The beast that terrorises the Ogrons is a giant lizard, replacing the whatever-that-was in the TV version, and Jo finds an Ogron chained up, awaiting sacrifice to the lizard. The ending, which is a bit of a mess on screen, is simplified, but it also loses the Doctor being shot and sending a message to the Time Lords – which is a shame, considering the next release in the range. 

Cover: Another classic from Chris Achilleos as an Ogron dominates a starfield, with a Draconian inset and the Master’s prison ship blasting off. The ‘Changing Face of Doctor Who’ note on the title page tells us that the cover ‘portrays the third DOCTOR WHO’… except it doesn’t show the Doctor at all!

Final Analysis: We might be used to Malcolm Hulke’s personal politics influencing his writing but there’s something here that I’ve only just picked up on. Hulke draws attention to the pilot of a spacecraft fastening his seat belts; seat belts in cars were a recurring theme in the 1970s, with TV adverts recommending them with a ‘clunk click every trip’ slogan while the issue was debated in Parliament – while it was UK law to have a seat belt fitted in a car from 1968, it wasn’t mandatory for all occupants of a car to wear the things until 1991. After his escape from the Draconian Embassy, the Doctor is recaptured by a driverless car, so er… is this Hulke pushing a road safety agenda?

As we’d expect from Hulke, he treats his characters with respect, their motivations guiding their actions.
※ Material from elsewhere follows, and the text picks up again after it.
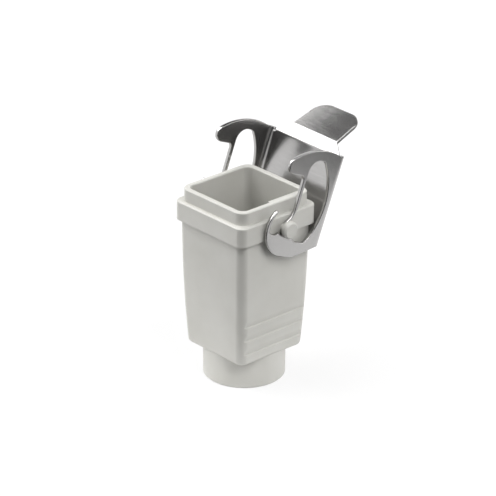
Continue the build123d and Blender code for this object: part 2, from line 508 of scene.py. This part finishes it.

Hardy’s blind adherence to the claim of the ‘Dragon attack’ is driven by preexisting racism, which he casually reveals with his frequent use of the slur ‘Dragon’, even in front of the President. The President herself is idealistic but also politically aware enough to know her best chance of success is with alliances and compromise, while the bullish Williams is shown to have been placed in an impossible position at a relatively young age, the burden of which he carries into middle-age. Even the Draconian Emperor is shown as a pragmatist, pushing aside protocol in allowing Jo to speak and forcing his wayward son to join forces with the apologetic Williams in chasing down the Master. In fact, it’s really only the Master who appears more shallow than he does on the telly. It shows just how much Roger Delgado brought to the role, adding a layer of charm that the script alone didn’t offer.

5 thoughts on “Chapter 25. Doctor Who and the Space War (1976)
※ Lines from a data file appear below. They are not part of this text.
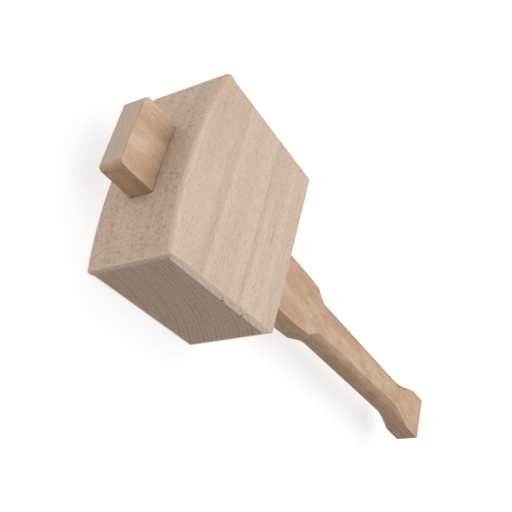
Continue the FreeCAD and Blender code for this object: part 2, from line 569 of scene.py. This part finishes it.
def handle_corner(x, half_y, half_z):
    """The +Y, +Z corner of a section, as (y, z) points from the wide face to the narrow face.

    It is the grip's rounding, with soft creases where it meets the faces, or else a barely eased edge.
    """
    radius = rounding_radius
    inwards = cutter_offset(drop_of(x)) - rounding_to_face
    centre = (grip_line(drop_of(x)) + inwards, handle_thickness / 2.0 + inwards)
    start = math.asin(min(half_z - centre[1], radius) / radius)
    end = math.acos(min(half_y - centre[0], radius) / radius)
    length = (start - end) * radius
    if length < smallest_rounding:
        centre = (half_y - arris_ease, half_z - arris_ease)
        angles = spread(math.pi / 2.0, 0.0, handle_corner_steps)
        return [arc_point(centre, arris_ease, angle) for angle in angles]
    ease = min(arris_ease, length * largest_crease_share)
    turn = ease / radius
    first = arc_point(centre, radius, start)
    last = arc_point(centre, radius, end)
    middle = [arc_point(centre, radius, angle) for angle in spread(start - turn, end + turn, round_steps)]
    points = soft_corner((first[0] - ease, half_z), first, middle[0], crease_steps)
    points += middle[1:-1]
    return points + soft_corner(middle[-1], last, (half_y, last[1] - ease), crease_steps)


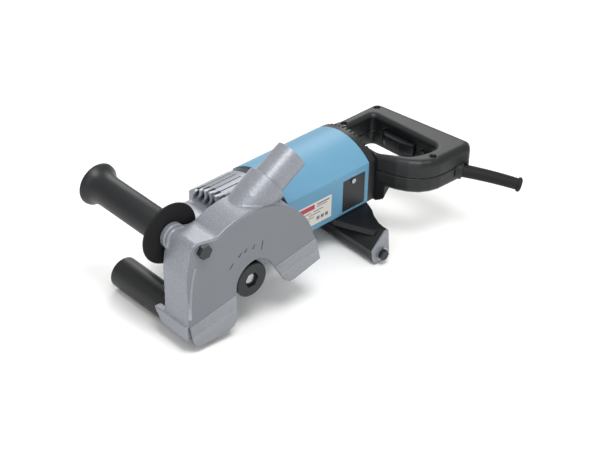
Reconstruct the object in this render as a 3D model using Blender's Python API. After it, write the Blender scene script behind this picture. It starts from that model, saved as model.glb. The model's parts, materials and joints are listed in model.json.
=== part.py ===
"""Wall chaser: twin-wheel slotting machine with a bevel-gear head and a cast guard that swings about
the spindle, a dust socket, a side handle, rollers and a loop switch handle. Metres. The modelling frame
has the spindle along Y and the motor along X; the empty 'tool' then tilts it so that both rollers stand
on the ground."""

import math

import bmesh
import bpy
from mathutils import Matrix, Vector

for old in list(bpy.data.objects):
    bpy.data.objects.remove(old)

# clearances
gap = 0.0003
running_gap = 0.0006
split_gap = 0.0003

# the motor and gear core is modelled round (0, 0, 0) and then moved to this place
core_offset = Vector((0, 0.0062, -0.0040))

# motor housing: a flat-sided barrel with an arched top
motor_front = 0.120
motor_rear = 0.263
motor_half_width = 0.0527
motor_bottom = -0.0440
motor_top = 0.0435
motor_arch_radius = 0.073
motor_wall = 0.0032
motor_corner = 0.005

# gear housing and baffle
gear_housing_front = 0.046
neck_front = 0.022
baffle_front = 0.105
nose_radius = 0.038
nose_far = 0.019
needle_boss_radius = 0.022
needle_boss_far = 0.034
nose_near = -0.0582
collar_radius = 0.0245
collar_end = -0.0857
louvre_count = 7
louvre_pitch = 0.0100
louvre_width = 0.0048
louvre_sill = 0.024
louvre_depth = 0.008
top_groove_width = 0.0016
top_groove_end = 0.097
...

  1. Another Hulke another wonderfully expanded book, showing much more than we see on the telly. I remember reading it and thinking this even back then.
    It’s a very good scfi thriller of a novel. One of my faves

    Liked by 2 people

  2. A much nicer ending for the original Master here, being left alone in his base while the Doctor and Jo go off chasing the Daleks. He prepares to leave before the Earth-Draconia reinforcements can arrive, gathering his papers and musing on his failed plan of galactic conquest with a trace of optimism (and a promise of more adventures to come, even though Hulke knew at the time they could not star Mr Delgado): “Oh well, there’s always tomorrow.”

    Liked by 1 person

  3. I received this (the novelisation, not the weblog post) as a present in Christmas 1986, one of my favourite ever gifts! Fascinating, I know. It was YEARS before I saw a drashig. Terrance Dicks certainly liked them, they even turn up in his New Adventures novel Blood Harvest (the one with – trigger warning! – a “nice” Al Capone). They really are GREAT on screen, goofy and scary at the same time. Malcolm Hulke does a very good job of substantially strengthening Frontier in Space, The Space War is a splendid novelisation and the ogrons really are memorable. (It was a while before I got Day of the Daleks from the town library. Wrote Mr Pooter.)